Pró-reitora de extensão da UFSM de 2014 a 2017, a professora do curso de Enfermagem da instituição Teresinha Weller, 56 anos, atua na área de saúde coletiva há mais de três décadas. Desenvolveu projetos de inclusão com grupos sociais vulneráveis nas cidades onde a universidade tem seus campi (Santa Maria, Cachoeira do Sul, Frederico Westphalen e Palmeira das Missões). E implementou uma incubadora social para atuar com indígenas, negros, quilombolas e pequenos agricultores. A empreitada envolve projeto de moradia estudantil indígena, destacando a forte presença dessa comunidade na localidade.

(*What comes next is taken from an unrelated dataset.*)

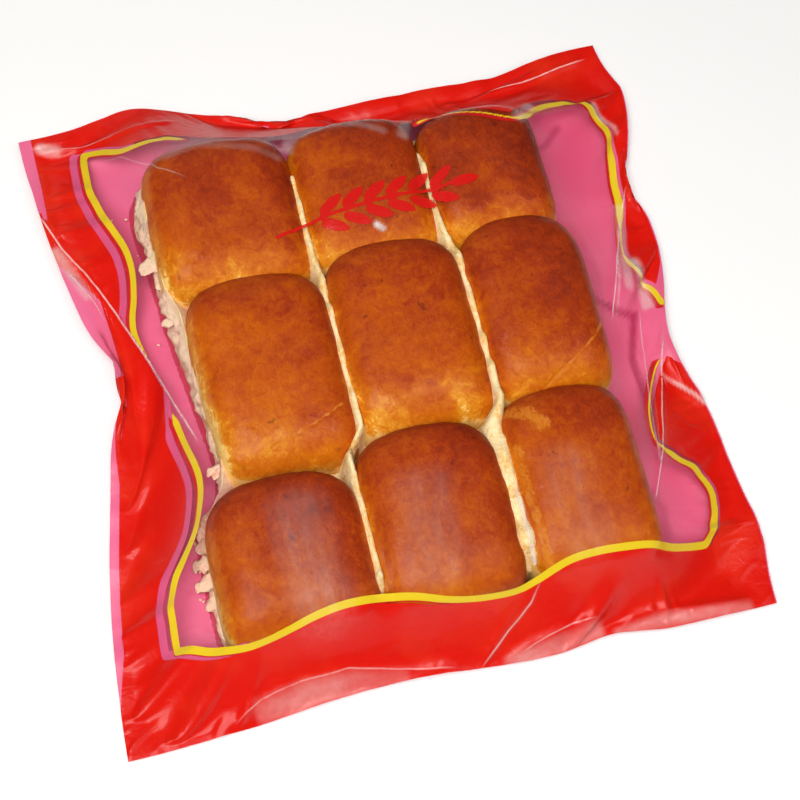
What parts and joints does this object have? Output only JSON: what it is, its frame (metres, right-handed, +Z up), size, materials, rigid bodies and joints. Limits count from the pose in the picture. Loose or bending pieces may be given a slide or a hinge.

Ela enfatizou que as comunidades precisam ser acolhidas na universidade.

“A gente sabe que historicamente a universidade, principalmente a pública, se furtou muito do seu papel em relação a esses grupos com maior vulnerabilidade nos territórios”, avalia Teresinha, que diz só ter encontrado alguma tranquilidade para trabalhar no primeiro ano de gestão, em 2014. De lá para cá, segundo ela, o trabalho continuou, mas com dificuldade, sobretudo depois do golpe em 2016, devido aos cortes. “Hoje, a extensão nas universidades públicas se dá unicamente com recursos próprios, e esses recursos a cada ano ficam mais restritos. Mantido esse cenário, o prognóstico é desalentador e a universidade deixará de cumprir seu papel, que é o de fazer a interlocução com a comunidade.”

A pró-reitora vê como “um grande conforto” a passagem da caravana. “Ele nos dá esperança. A resistência a esse processo terrível pelo qual ele passou, sua família e sua esposa… ele estar hoje conosco é uma esperança. E nos coloca de novo o sonho de que é possível construirmos um país mais justo, mais inclusivo. O Lula é a nossa esperança, de jovens, de idosos e de crianças.”